• **GOAL**: Beneath this task is a listing; retype all of it exactly.

══ DATA BLOCK ══

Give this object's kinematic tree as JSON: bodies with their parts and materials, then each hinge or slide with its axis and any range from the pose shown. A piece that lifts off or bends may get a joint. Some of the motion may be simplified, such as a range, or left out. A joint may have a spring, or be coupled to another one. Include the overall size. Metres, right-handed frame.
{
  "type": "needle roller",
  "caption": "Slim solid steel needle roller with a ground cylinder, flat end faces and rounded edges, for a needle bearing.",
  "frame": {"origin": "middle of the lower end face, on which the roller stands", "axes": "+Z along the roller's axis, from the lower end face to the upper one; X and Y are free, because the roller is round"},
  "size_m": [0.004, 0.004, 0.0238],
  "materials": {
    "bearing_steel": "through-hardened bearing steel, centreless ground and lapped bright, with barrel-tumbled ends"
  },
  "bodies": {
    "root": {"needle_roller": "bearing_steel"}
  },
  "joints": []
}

═══

• **RESPONSE TO THIS TASK**:
Give this object's kinematic tree as JSON: bodies with their parts and materials, then each hinge or slide with its axis and any range from the pose shown. A piece that lifts off or bends may get a joint. Some of the motion may be simplified, such as a range, or left out. A joint may have a spring, or be coupled to another one. Include the overall size. Metres, right-handed frame.
{
  "type": "needle roller",
  "caption": "Slim solid steel needle roller with a ground cylinder, flat end faces and rounded edges, for a needle bearing.",
  "frame": {"origin": "middle of the lower end face, on which the roller stands", "axes": "+Z along the roller's axis, from the lower end face to the upper one; X and Y are free, because the roller is round"},
  "size_m": [0.004, 0.004, 0.0238],
  "materials": {
    "bearing_steel": "through-hardened bearing steel, centreless ground and lapped bright, with barrel-tumbled ends"
  },
  "bodies": {
    "root": {"needle_roller": "bearing_steel"}
  },
  "joints": []
}